The election took a bitter turn after BJP accused the DM and returning officer, Pranjal Yadav, of bias and demanded his removal after he controversially refused permision to Modi to hold a rally in the Muslim-dominated locality of Beniabagh. The EC strongly defended the officer but eventually appointed a special observer for the poll, whose result will be keenly watched across India.

Also in the fray today is SP chief Mulayam Singh Yadav, looking to make a statement in Azamgarh, a constituency with a large number of Yadav and Muslim voters.

Contest in UP could be highly polarized

The contest in UP could be highly polarized with BJP accusing Mulayam of nurturing a “base of terror” — a thinly disguised code for minority appeasement while the SP boss has urged voters to remember all that he has done for them.

BJP is hoping for a strong performance in the closing phase of the election as this will be essential to meet its target of 50 seats in the populous state. By the same measure, it is an opportunity for SP and BSP to work traditional caste equations in order to check Modi fair and square.

In next door Bihar, similar calculations are at work on six seats with estranged allies BJP and Janata Dal (U) holding two seats each. This time JD(U) seems squeezed out of the contest and the clash is between BJP and the RJD-Congress combine. The seats include Gopalganj, the ancestral home of RJD chief Lalu Prasad.

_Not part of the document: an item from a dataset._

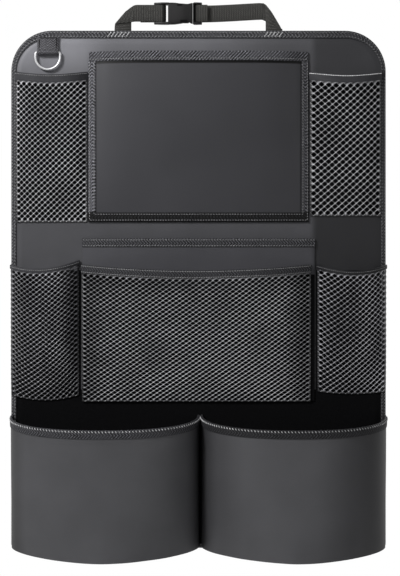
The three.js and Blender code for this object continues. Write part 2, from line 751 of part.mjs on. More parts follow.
// A ribbon through rows of two points each, thickened along the normal of its neighbours
function ribbonBody(rows, thickness) {
  const front = [];
  const back = [];
  rows.forEach(([low, high], k) => {
    const before = rows[Math.max(0, k - 1)];
    const after = rows[Math.min(rows.length - 1, k + 1)];
    const middle = (row) => row[0].clone().add(row[1]).multiplyScalar(0.5);
    const along = middle(after).sub(middle(before));
    const normal = along.cross(high.clone().sub(low)).normalize().multiplyScalar(thickness / 2);
    for (const point of [low, high]) {
      front.push(point.clone().add(normal));
      back.push(point.clone().sub(normal));
    }
  });
  const faces = [];
  for (let k = 0; k < rows.length - 1; k += 1) {
    const a = 2 * k;
    faces.push([a, a + 2, a + 3], [a, a + 3, a + 1]);
  }
  return thickBody(front, back, faces);
}

// Boolean work on closed meshes
function solidOf(geometry) {
  const bare = geometry.clone();
  bare.deleteAttribute('normal');
  bare.deleteAttribute('uv');
  const merged = mergeVertices(bare, 1e-4);
  return new wasm.Manifold(new wasm.Mesh({
    numProp: 3,
    vertProperties: new Float32Array(merged.attributes.position.array),
    triVerts: new Uint32Array(merged.index.array),
  }));
}

function geometryOf(solid) {
  const mesh = solid.getMesh();
  const geometry = new THREE.BufferGeometry();
  geometry.setAttribute('position', new THREE.BufferAttribute(new Float32Array(mesh.vertProperties), 3));
  geometry.setIndex([...mesh.triVerts]);
  return geometry;
}

// A box between two corners
function block(x0, x1, y0, y1, z0, z1) {
  const geometry = new THREE.BoxGeometry(x1 - x0, y1 - y0, z1 - z0);
  geometry.translate((x0 + x1) / 2, (y0 + y1) / 2, (z0 + z1) / 2);
  return solidOf(geometry);
}

// A moulded plate in the plane of the buckle, with softened edges, from x0 to x1
function mouldedPlate(x0, x1, height, thickness, radius, waist) {
  const soft = 0.9;
  const outline = new THREE.Shape();
  const half = height / 2 - soft;
  const left = x0 + soft;
  const right = x1 - soft;
  outline.moveTo(left + radius, -half);
  outline.quadraticCurveTo((left + right) / 2, -half + waist, right - radius, -half);
  outline.quadraticCurveTo(right, -half, right, -half + radius);
  outline.lineTo(right, half - radius);
  outline.quadraticCurveTo(right, half, right - radius, half);
  outline.quadraticCurveTo((left + right) / 2, half - waist, left + radius, half);
  outline.quadraticCurveTo(left, half, left, half - radius);
  outline.lineTo(left, -half + radius);
  outline.quadraticCurveTo(left, -half, left + radius, -half);
  const geometry = new THREE.ExtrudeGeometry(outline, {
    depth: thickness - 2 * soft,
    bevelEnabled: true,
    bevelSize: soft,
    bevelThickness: soft,
    bevelSegments: 2,
    curveSegments: 4,
  });
  geometry.rotateX(Math.PI / 2);
  geometry.translate(0, buckleY + thickness / 2 - soft, buckleZ);
  return solidOf(geometry);
}

const mouth = BUCKLE_X;
const socketStart = mouth - SOCKET_LENGTH;
const socketBody = mouth - SOCKET_BODY;
const socketBarEnd = socketBody - BUCKLE_SLOT;
const webbingRoom = WEBBING_WIDTH / 2 + SEAM_GAP * 2;
const cavityHalf = BUCKLE_HEIGHT / 2 - BUCKLE_SIDE_WALL;
const cavityThick = BUCKLE_THICKNESS - 2 * BUCKLE_FACE_WALL;
const plugStart = mouth + SEAM_GAP;
const plugEnd = plugStart + PLUG_FLANGE;
const plugBar = plugEnd - BUCKLE_BAR_END;
const windowEnd = mouth - 2;
const windowStart = windowEnd - PRONG_LENGTH * 0.8;

// The buckle's socket: a webbing bar in an open frame, and a hollow body for the prongs
function buckleSocket() {
  const high = buckleZ + BUCKLE_HEIGHT;
  const low = buckleZ - BUCKLE_HEIGHT;
  let body = mouldedPlate(socketStart, mouth, BUCKLE_HEIGHT, BUCKLE_THICKNESS, 2, 1.6);
  const slot = block(socketBarEnd, socketBody, buckleY - BUCKLE_THICKNESS, buckleY + BUCKLE_THICKNESS,
    buckleZ - webbingRoom, buckleZ + webbingRoom);
  const frontOfBar = block(socketStart - 1, socketBarEnd, buckleY - BUCKLE_THICKNESS, buckleY - BUCKLE_BAR / 2,
    buckleZ - webbingRoom, buckleZ + webbingRoom);
  const backOfBar = block(socketStart - 1, socketBarEnd, buckleY + BUCKLE_BAR / 2, buckleY + BUCKLE_THICKNESS,
    buckleZ - webbingRoom, buckleZ + webbingRoom);
  const cavity = block(mouth - PRONG_LENGTH - PRONG_ROOM, mouth + 1, buckleY - cavityThick / 2, buckleY + cavityThick / 2,
    buckleZ - cavityHalf, buckleZ + cavityHalf);
  const windows = block(windowStart, windowEnd, buckleY - cavityThick / 2, buckleY + cavityThick / 2, low, high);
  for (const cut of [slot, frontOfBar, backOfBar, cavity, windows]) {
    body = body.subtract(cut);
  }
  return geometryOf(body);
}

// The buckle's plug: a flange with a webbing bar, a centre guide and two springing prongs
function bucklePlug() {
  const running = SEAM_GAP;
  const thick = cavityThick - 2 * running;
  const y0 = buckleY - thick / 2;
  const y1 = buckleY + thick / 2;
  const tip = mouth - PRONG_LENGTH;
  const armOuter = cavityHalf - running;
  const armInner = armOuter - 3;
  let body = mouldedPlate(plugStart, plugEnd, BUCKLE_HEIGHT, BUCKLE_THICKNESS - 1, 1.6, 0);
  const slot = block(plugStart + 1.9, plugBar, buckleY - BUCKLE_THICKNESS, buckleY + BUCKLE_THICKNESS,
    buckleZ - webbingRoom, buckleZ + webbingRoom);
  const frontOfBar = block(plugBar, plugEnd + 1, buckleY - BUCKLE_THICKNESS, buckleY - BUCKLE_BAR / 2,
    buckleZ - webbingRoom, buckleZ + webbingRoom);
  const backOfBar = block(plugBar, plugEnd + 1, buckleY + BUCKLE_BAR / 2, buckleY + BUCKLE_THICKNESS,
    buckleZ - webbingRoom, buckleZ + webbingRoom);
  for (const cut of [slot, frontOfBar, backOfBar]) {
    body = body.subtract(cut);
  }
  const root = plugStart + 1;
  body = body.add(block(tip + 3, root, y0, y1, buckleZ - 1.6, buckleZ + 1.6));
  for (const side of [-1, 1]) {
    const z = (inner, outer) => [Math.min(side * inner, side * outer), Math.max(side * inner, side * outer)];
    const [armLow, armHigh] = z(armInner, armOuter);
    const [padLow, padHigh] = z(armInner, BUCKLE_HEIGHT / 2 - 0.7);
    body = body.add(block(tip, root, y0, y1, buckleZ + armLow, buckleZ + armHigh));
    body = body.add(block(windowStart + 1, windowEnd - 1.5, y0, y1, buckleZ + padLow, buckleZ + padHigh));
  }
  return geometryOf(body);
}

// Finishes, one for each kind of cloth, tape, plastic and metal
const finish = (color, roughness, metalness = 0) => new THREE.MeshStandardMaterial({ color, roughness, metalness });
const leather = finish(0x4a4a4f, 0.55);
const leatherDark = finish(0x46464b, 0.6);
const foamGrey = finish(0x2c2c2e, 0.95);
const liningBlack = finish(0x1d1d1f, 0.95);
const tapeGrey = finish(0x3c3c40, 0.85);
const filmGrey = finish(0x424247, 0.35);
const netBlack = finish(0x2a2a2c, 0.7);
const webbingGrey = finish(0x403f3e, 0.85);
const plasticBlack = finish(0x363435, 0.4);
const steel = finish(0xc8c8cc, 0.2, 1);

const organizer = new THREE.Group();

function place(name, geometry, material) {
  const mesh = new THREE.Mesh(geometry, material);
  mesh.name = name;
  organizer.add(mesh);
}

place('panel_lining', panelPly(edgeLining, LINING_THICKNESS, 0, LINING_THICKNESS), liningBlack);
place('panel_foam', panelPly(edgeFoam, PRESSED_FOAM, fieldFoam, FOAM_THICKNESS), foamGrey);
place('panel_face', panelPly(edgeFace, FACE_THICKNESS, fieldFace, FACE_THICKNESS), leather);
place('edge_binding', edgeBinding(), tapeGrey);

place('tablet_window', sheetBody(filmSurface, gridPattern(filmStations, filmRows), FILM_THICKNESS), filmGrey);
place('tablet_frame_binding', tabletFrameBinding(), tapeGrey);
place('tablet_top_binding',
  rimTape(filmSurface, filmStations, filmHeight, FILM_THICKNESS, filmGrip), tapeGrey);

place('upper_left_net', upperLeft.net, netBlack);
place('upper_left_rim_binding', upperLeft.rim, tapeGrey);
place('upper_right_net', upperRight.net, netBlack);
place('upper_right_rim_binding', upperRight.rim, tapeGrey);

place('document_pocket', sheetBody(documentSurface,
  gridPattern(stations(SHEET_STEPS), documentRows), DOCUMENT_SHEET), leatherDark);
place('document_rim_binding',
  rimTape(documentSurface, stations(SHEET_STEPS), documentHeight, DOCUMENT_SHEET, RIM_TAPE_WIDTH), tapeGrey);
place('centre_net', centre.net, netBlack);
place('centre_rim_binding', centre.rim, tapeGrey);
place('middle_left_net', middleLeft.net, netBlack);
place('middle_left_rim_binding', middleLeft.rim, tapeGrey);
place('middle_right_net', middleRight.net, netBlack);
place('middle_right_rim_binding', middleRight.rim, tapeGrey);

for (const [name, side] of [['lower_left', -1], ['lower_right', 1]]) {
  const wall = lowerWallSurface(side);
  place(`${name}_pocket`, sheetBody(wall, gridPattern(lowerStations, lowerWallRows), POCKET_SHEET), leather);
  place(`${name}_floor`, sheetBody(lowerFloorSurface(side),
    gridPattern(lowerStations.slice(1, -1), stations(2)), POCKET_SHEET), leather);
  place(`${name}_rim_binding`,
    rimTape(wall, lowerStations, lowerHeight, POCKET_SHEET, RIM_TAPE_WIDTH), tapeGrey);
}

place('ring_tab', ringTab(), webbingGrey);
place('accessory_ring', accessoryRing(), steel);

const creaseBase = bandBottom - creaseLength;
const turnPast = BUCKLE_BAR / 2 - 2 * SEAM_GAP;
const turnLeft = STRAP_EDGE_X + socketBarEnd - turnPast;
const turnRight = STRAP_EDGE_X - plugBar - turnPast;
place('strap_left', strapBody(-1, -1, creaseBase, turnLeft, TAIL_LEFT, 0), webbingGrey);
place('strap_right', strapBody(1, 1, creaseBase + STRAP_LIFT, turnRight, TAIL_RIGHT, STRAP_LIFT), webbingGrey);
place('buckle_socket', buckleSocket(), plasticBlack);
place('buckle_plug', bucklePlug(), plasticBlack);

export default organizer;
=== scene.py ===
# %% [markdown]
# # Car seat back organizer
# A stiff panel of synthetic leather that hangs from a headrest, with sewn pockets of film, net
# and leather. The real one is cut flat, bound with woven tape and stitched. Here each cut piece
# is a surface worked out from two shares, u across and v up, and then given its thickness, the
# same way for the leather, the film, the nets and the tapes.

import math

import bpy
import numpy as np
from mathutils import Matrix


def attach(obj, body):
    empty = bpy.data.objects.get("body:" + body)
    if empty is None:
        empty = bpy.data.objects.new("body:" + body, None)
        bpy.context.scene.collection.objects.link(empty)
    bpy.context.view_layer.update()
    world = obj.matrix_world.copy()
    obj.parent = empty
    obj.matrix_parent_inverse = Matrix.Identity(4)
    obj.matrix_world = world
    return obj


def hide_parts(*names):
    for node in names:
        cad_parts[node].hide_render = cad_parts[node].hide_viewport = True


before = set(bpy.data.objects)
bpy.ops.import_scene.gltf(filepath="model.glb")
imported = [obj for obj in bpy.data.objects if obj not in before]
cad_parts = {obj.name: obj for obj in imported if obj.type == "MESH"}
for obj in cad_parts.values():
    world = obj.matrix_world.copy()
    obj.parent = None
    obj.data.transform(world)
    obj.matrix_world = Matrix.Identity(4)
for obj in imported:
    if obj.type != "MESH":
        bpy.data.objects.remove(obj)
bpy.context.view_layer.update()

# %% [markdown]
# ## Camera
# The photograph was taken square on, from about 1.4 m, with the panel filling the frame, which is
# 645 mm tall at the panel. A lens of 78 mm gives that framing, and a small shift centres the strap
# and the bottom pockets.

# %% Camera
VIEW_DISTANCE, VIEW_TALL = 1400, 645.1
camera = bpy.data.objects.new("camera", bpy.data.cameras.new("camera"))
bpy.context.scene.collection.objects.link(camera)
camera.location = (0, -1.405, 0.0305)
camera.rotation_euler = (math.pi / 2, 0, 0)
camera.data.sensor_width = 36
camera.data.lens = 36 * VIEW_DISTANCE / VIEW_TALL
camera.data.shift_x = 0.0026
camera.data.shift_y = -0.045
bpy.context.scene.camera = camera
print("lens", round(camera.data.lens, 1), "mm")

# %% [markdown]
# ## Meshes from arrays
# Every shape is worked out in millimetres, as whole arrays, and put into a mesh in metres. A
# sheet is a grid of points on its middle surface, moved half its thickness to the front and to
# the back. Cloth is never quite flat, so seeded hills are added to it.


# %% From arrays to a piece of the object
def piece(name, points, faces, material, body="organizer", uv=None, crease=38):
    """A mesh from points in millimetres and lists of face corners. If its signed volume, the sum
    of every face's triple product, is negative, all faces are turned to point outwards."""
    points = np.asarray(points, float).reshape(-1, 3) * 0.001
    volume = 0.0
    for group in faces:
        first = points[group[:, 0]]
        for k in range(1, group.shape[1] - 1):
            turn = np.cross(points[group[:, k]], points[group[:, k + 1]])
            volume += np.einsum("ij,ij->", first, turn)
    if volume < 0:
        faces = [group[:, ::-1] for group in faces]
    loops = np.concatenate([group.ravel() for group in faces])
    sizes = np.concatenate([np.full(len(group), group.shape[1]) for group in faces])
    mesh = bpy.data.meshes.new(name)
    mesh.vertices.add(len(points))
    mesh.vertices.foreach_set("co", points.ravel())
    mesh.loops.add(len(loops))
    mesh.loops.foreach_set("vertex_index", loops.astype(np.int32))
    mesh.polygons.add(len(sizes))
    mesh.polygons.foreach_set("loop_start", (np.cumsum(sizes) - sizes).astype(np.int32))
    mesh.polygons.foreach_set("use_smooth", np.ones(len(sizes), bool))
    if uv is not None:
        layer = mesh.uv_layers.new(name="cloth")
        layer.uv.foreach_set("vector", np.asarray(uv, float).reshape(-1, 2)[loops].ravel())
    mesh.update(calc_edges=True)
    mesh.set_sharp_from_angle(angle=math.radians(crease))
    mesh.materials.append(material)
    made = bpy.data.objects.new(name, mesh)
    bpy.context.scene.collection.objects.link(made)
    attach(made, body)
    print(f"{name}: {int((sizes - 2).sum())} triangles")
    return made


def back_with(made, finish, inside):
    """Gives the faces whose middles lie inside a place, told by x and z in millimetres, a
    second finish."""
    mesh = made.data
    mesh.materials.append(finish)
    middles = np.empty(len(mesh.polygons) * 3)
    mesh.polygons.foreach_get("center", middles)
    x, _, z = middles.reshape(-1, 3).T * 1000
    mesh.polygons.foreach_set("material_index", inside(x, z).astype(np.int32))


def normals(points):
    """Unit normals of a grid: the step across, crossed with the step up."""
    turn = np.cross(np.gradient(points, axis=1), np.gradient(points, axis=0))
    return turn / np.linalg.norm(turn, axis=-1, keepdims=True)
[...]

Of the seats in UP, SP holds six seats, followed by BSP with five, BJP with four and Congress with three. In West Bengal, 17 seats go to polls and of these, Trinamool Congress holds 14 seats, while Congress, CPI and Independent have one each.

Stakes are fairly high for Trinamool that has to defend its seats and hopes to gain a few though it must contend with urban constituencies where there is a perceived drift away from it and BJP has emerged a new party of choice for voters.

Prominent leaders in the fray in the three stated include Congress's Adhir Ranjan Chaudhary (Behrampur, West Bengal), BJP leader Jagdambika Pal (Domariyaganj), Union minister RPN Singh (Kushi Nagar, both UP) and former minister and RJD leader Raghuvansh Prasad Singh (Vaishali, Bihar).

There has been a record turnout of voters, surpassing the previous record in 1984, as 66.27% voting was reported in 502 Lok Sabha seats where polling has been conducted in eight phases that began on April 7.

In West Bengal, prominent TMC candidates in the race are Sudip Bandyopadhyay, Dinesh Trivedi and Saugata Roy besides celebrities like actors Dipak Adhikari (Dev) and Tapas Paul.

Trinamool Yuva president Abhishek Banerjee, nephew of chief minister Mamata Banerjee, is also in the fray.